では、その「策」とは? まずは、「別の銀行」を準備しておくことです。極端なケースでは、1つの銀行としか取引をしていない会社があります。すると、その銀行に断られたらおしまいです。
そこから、あらたに別の銀行に融資を申し込むこともできますが、時間がかかりますし、実績もありませんから、会社の業績が悪いほど融資は受けにくくもなるでしょう。
したがって、会社の業績がよいうちに、「別の銀行」からも融資を受けて、関係性を深めておく必要があります。A銀行で断られたからといって、B銀行でも断られるとは限りません。
また、融資を断られたときには、その「理由」を銀行にたずねるようにしましょう。必ずしも教えてくれるわけではありませんが、教えてもらえることもあります。

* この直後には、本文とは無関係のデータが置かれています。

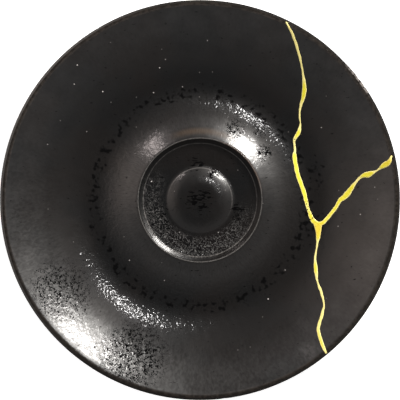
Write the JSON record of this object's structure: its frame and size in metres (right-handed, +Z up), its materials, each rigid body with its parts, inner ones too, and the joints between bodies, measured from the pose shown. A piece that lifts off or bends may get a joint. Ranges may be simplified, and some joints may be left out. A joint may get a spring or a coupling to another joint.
{
  "type": "saucer",
  "caption": "Shallow round saucer with a ringed cup well, a raised mound and a sweeping bowl, black glazed and mended with a gold seam.",
  "frame": {"origin": "centre of the foot ring's standing face, on the turning axis", "axes": "+Z up along the turning axis, +X towards the side with the seam's east branch, +Y towards the seam's branch that climbs to the far rim"},
  "size_m": [0.15, 0.15, 0.0187],
  "materials": {
    "black_glaze": "satin",
    "gold_lacquer": "satin"
  },
  "bodies": {
    "root": {"saucer": "black_glaze", "gold_seam": "gold_lacquer"}
  },
  "joints": []
}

たずねかたとして、「なんで貸してくれないんだ!」と詰めるのではなく、「なにを改善したら融資が受けやすくなるのか?」と、建設的なアドバイスを求める姿勢がおすすめです。そのほうが、銀行員も話しやすくなります。
結果、「理由」が確認できたら、問題点の解消に努めましょう。なかには、わりと短期的に改善できることもありますから(売上入金口座を移す、とか)、改善できれば、ふたたび融資にチャレンジすることが可能です。
それから、もうひとつ。どうしても借りられない場合には、「リスケジュール(返済猶予)」という選択肢を、必ず考えておきましょう。なぜなら、多くのリスケジュールでは、そのタイミングが遅すぎるからです。

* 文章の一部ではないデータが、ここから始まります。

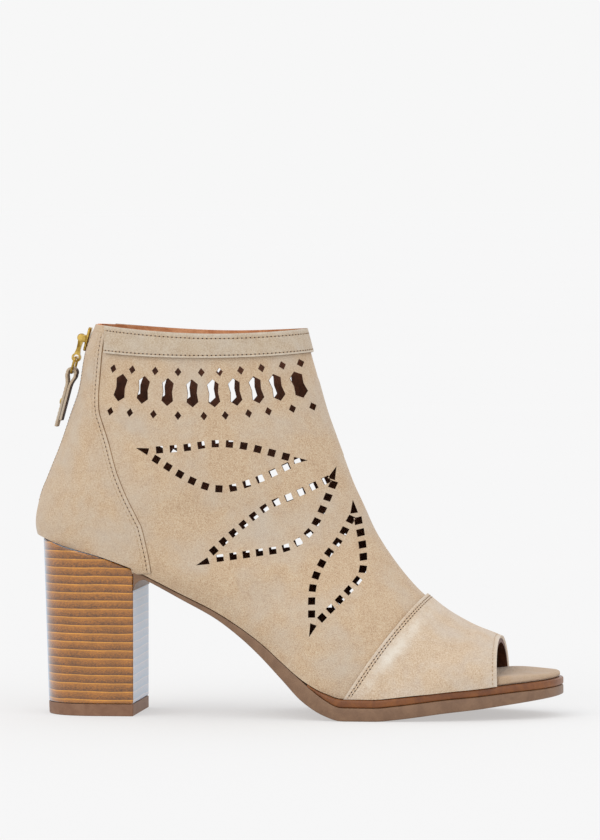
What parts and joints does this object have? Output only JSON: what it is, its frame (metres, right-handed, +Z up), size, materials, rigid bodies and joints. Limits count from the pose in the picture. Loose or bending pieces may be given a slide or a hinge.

融資が受けられないなか、ギリギリまでがんばって、ほんとうにおカネがない状態でリスケジュールを実行する会社があります。ですが、そこで返済を止めることができても、資金調達はできませんから、まもなく資金ショートを起こします。
そうならないように、リスケジュールは「思っているよりも早く」実行すべきであることを覚えておきましょう。
この点で、望んでいる金額の融資が受けられない、借りられるだけ借りても数ヶ月以内には資金ショートを起こしてしまう、というのであれば、リスケジュールを実行するタイミングです。
まとめ
銀行融資を受けられる、とタカをくくっている社長には「盲点」があります。見逃していると、資金繰りで困ったことになりかねません。
そんな盲点を理解したうえで、とるべき対応についても確認をしておきましょう。